## Request
For the material that follows, return exactly the lines from the one with "Write part 3" through the one with "hem_tall: float = 2.2 * MM", both ends included.

## Raw records

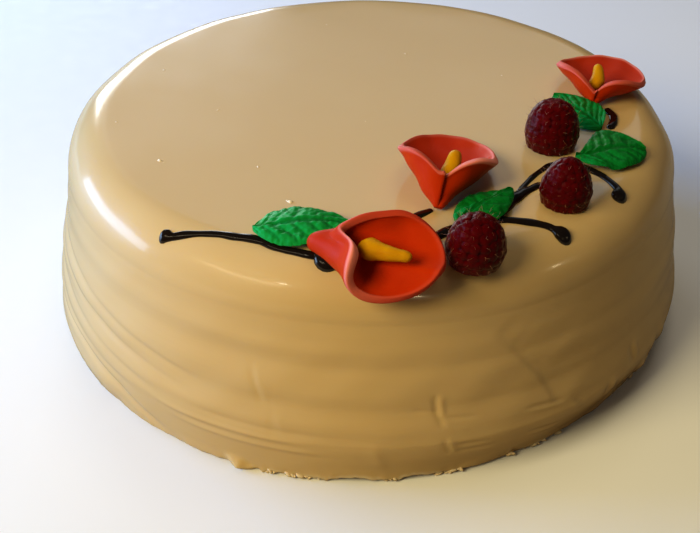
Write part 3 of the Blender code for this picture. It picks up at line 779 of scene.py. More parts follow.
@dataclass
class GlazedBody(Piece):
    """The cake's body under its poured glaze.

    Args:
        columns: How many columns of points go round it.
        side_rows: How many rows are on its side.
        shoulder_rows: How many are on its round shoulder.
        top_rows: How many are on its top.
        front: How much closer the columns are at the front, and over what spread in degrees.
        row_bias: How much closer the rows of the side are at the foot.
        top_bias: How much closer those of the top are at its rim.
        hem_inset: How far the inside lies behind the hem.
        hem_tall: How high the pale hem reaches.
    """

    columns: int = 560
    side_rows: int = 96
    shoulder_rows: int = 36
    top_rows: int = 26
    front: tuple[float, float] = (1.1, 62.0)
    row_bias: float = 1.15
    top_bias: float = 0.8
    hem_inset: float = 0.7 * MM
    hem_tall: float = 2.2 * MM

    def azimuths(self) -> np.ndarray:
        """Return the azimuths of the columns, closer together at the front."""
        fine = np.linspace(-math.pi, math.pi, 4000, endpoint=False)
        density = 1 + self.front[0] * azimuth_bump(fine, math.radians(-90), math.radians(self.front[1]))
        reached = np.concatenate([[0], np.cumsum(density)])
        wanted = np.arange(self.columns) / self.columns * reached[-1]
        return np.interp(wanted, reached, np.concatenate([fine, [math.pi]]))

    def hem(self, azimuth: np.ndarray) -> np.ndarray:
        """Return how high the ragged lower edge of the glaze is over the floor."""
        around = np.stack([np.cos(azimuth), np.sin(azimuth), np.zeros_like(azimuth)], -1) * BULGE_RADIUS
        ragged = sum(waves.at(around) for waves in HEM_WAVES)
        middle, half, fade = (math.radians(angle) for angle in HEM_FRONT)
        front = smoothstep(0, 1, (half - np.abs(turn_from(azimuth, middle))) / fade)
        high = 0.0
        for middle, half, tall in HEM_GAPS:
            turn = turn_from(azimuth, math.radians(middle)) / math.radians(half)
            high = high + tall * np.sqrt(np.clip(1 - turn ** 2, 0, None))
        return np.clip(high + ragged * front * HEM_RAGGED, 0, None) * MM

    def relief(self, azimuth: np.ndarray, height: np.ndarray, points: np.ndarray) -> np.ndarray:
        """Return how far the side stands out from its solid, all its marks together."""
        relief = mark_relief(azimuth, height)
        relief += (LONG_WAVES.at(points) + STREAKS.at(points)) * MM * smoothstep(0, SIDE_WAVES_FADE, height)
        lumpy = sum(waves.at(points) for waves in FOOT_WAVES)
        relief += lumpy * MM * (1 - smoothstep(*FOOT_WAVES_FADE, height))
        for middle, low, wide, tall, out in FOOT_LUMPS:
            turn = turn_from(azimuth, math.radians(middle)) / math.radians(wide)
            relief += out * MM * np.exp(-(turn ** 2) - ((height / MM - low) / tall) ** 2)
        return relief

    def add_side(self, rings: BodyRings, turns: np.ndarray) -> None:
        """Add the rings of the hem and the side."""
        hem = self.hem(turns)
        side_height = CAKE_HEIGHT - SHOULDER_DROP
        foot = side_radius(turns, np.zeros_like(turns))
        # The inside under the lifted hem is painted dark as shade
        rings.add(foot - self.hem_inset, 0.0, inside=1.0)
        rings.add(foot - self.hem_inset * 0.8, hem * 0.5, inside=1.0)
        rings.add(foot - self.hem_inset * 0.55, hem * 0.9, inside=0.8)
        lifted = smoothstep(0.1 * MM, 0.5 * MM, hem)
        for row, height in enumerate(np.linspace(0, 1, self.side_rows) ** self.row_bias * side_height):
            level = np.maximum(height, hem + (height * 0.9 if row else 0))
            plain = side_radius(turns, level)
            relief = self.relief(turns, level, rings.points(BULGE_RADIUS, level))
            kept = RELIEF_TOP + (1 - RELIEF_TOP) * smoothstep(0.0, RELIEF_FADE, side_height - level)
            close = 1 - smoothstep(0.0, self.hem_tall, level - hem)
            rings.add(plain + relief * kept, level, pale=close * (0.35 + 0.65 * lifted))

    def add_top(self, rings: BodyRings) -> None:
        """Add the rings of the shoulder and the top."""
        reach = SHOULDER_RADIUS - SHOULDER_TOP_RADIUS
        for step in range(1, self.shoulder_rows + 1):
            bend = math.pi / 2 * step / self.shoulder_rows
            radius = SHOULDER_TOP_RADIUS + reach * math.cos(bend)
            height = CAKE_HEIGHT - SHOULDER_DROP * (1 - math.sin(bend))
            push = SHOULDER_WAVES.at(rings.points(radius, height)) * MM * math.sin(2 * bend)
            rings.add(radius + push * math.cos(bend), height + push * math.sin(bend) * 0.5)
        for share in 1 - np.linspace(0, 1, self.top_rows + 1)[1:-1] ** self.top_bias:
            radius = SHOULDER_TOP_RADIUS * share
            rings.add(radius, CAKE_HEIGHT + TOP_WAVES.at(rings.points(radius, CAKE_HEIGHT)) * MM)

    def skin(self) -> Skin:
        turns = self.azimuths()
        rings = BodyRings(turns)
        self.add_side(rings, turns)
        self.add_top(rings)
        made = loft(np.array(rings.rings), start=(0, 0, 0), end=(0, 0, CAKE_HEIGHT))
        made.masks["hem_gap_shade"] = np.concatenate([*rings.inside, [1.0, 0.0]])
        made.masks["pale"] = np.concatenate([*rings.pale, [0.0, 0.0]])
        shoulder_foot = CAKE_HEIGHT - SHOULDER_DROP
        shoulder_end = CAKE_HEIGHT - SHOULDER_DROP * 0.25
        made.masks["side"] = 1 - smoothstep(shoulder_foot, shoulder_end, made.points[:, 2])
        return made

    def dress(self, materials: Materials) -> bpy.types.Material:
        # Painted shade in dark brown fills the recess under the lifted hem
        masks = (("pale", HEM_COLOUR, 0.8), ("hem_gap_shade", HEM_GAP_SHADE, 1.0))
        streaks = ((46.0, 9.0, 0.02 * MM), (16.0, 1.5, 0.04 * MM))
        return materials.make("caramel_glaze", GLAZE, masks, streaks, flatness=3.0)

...

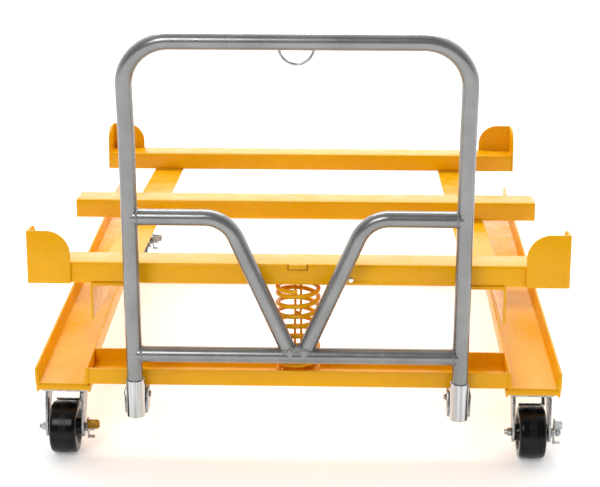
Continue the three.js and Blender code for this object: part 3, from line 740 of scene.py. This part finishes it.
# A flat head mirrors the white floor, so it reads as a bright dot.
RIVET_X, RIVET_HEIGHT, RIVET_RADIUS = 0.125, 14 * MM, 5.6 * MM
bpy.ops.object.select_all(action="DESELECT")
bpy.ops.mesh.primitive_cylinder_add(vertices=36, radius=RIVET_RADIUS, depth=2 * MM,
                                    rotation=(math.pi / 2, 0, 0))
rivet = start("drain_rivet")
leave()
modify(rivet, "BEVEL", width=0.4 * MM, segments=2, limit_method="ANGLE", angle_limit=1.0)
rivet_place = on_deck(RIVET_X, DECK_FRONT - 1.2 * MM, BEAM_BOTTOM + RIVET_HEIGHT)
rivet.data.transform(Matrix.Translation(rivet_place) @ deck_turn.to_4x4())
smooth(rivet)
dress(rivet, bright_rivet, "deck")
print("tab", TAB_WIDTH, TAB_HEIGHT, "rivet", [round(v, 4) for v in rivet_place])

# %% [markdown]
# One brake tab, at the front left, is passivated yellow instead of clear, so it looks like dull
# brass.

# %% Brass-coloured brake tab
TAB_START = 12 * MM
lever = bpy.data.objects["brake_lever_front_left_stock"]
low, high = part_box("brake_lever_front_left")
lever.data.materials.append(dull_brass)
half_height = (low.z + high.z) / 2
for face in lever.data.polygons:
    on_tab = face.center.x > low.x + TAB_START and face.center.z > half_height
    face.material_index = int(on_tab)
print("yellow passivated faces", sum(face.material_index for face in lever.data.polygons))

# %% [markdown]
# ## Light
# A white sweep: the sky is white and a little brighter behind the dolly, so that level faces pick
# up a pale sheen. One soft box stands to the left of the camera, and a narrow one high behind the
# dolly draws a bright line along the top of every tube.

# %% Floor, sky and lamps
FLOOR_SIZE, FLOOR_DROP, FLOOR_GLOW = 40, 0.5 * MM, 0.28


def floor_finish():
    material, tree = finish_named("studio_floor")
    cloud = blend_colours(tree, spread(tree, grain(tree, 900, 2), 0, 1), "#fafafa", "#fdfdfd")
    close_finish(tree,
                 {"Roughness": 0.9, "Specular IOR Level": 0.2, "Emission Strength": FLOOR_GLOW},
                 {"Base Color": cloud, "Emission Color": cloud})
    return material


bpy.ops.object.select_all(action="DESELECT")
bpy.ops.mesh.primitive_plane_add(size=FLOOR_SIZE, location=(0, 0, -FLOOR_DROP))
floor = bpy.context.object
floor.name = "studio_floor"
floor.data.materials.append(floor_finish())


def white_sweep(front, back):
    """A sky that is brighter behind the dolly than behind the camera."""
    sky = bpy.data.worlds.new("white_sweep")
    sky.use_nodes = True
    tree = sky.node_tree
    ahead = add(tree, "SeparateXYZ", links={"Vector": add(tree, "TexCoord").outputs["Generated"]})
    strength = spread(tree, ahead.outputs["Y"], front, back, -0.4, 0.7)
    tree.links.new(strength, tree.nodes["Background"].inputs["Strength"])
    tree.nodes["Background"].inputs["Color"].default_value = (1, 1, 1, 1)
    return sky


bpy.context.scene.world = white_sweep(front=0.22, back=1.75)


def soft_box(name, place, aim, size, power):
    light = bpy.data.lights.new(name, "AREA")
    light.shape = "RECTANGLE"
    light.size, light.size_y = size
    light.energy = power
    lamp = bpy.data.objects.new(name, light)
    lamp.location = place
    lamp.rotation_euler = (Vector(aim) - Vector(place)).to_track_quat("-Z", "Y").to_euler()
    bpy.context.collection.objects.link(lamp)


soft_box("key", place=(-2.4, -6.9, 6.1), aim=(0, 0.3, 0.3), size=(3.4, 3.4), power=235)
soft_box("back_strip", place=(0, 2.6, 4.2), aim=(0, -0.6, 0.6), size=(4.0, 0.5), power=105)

## Right answer
Write part 3 of the Blender code for this picture. It picks up at line 779 of scene.py. More parts follow.
@dataclass
class GlazedBody(Piece):
    """The cake's body under its poured glaze.

    Args:
        columns: How many columns of points go round it.
        side_rows: How many rows are on its side.
        shoulder_rows: How many are on its round shoulder.
        top_rows: How many are on its top.
        front: How much closer the columns are at the front, and over what spread in degrees.
        row_bias: How much closer the rows of the side are at the foot.
        top_bias: How much closer those of the top are at its rim.
        hem_inset: How far the inside lies behind the hem.
        hem_tall: How high the pale hem reaches.
    """

    columns: int = 560
    side_rows: int = 96
    shoulder_rows: int = 36
    top_rows: int = 26
    front: tuple[float, float] = (1.1, 62.0)
    row_bias: float = 1.15
    top_bias: float = 0.8
    hem_inset: float = 0.7 * MM
    hem_tall: float = 2.2 * MM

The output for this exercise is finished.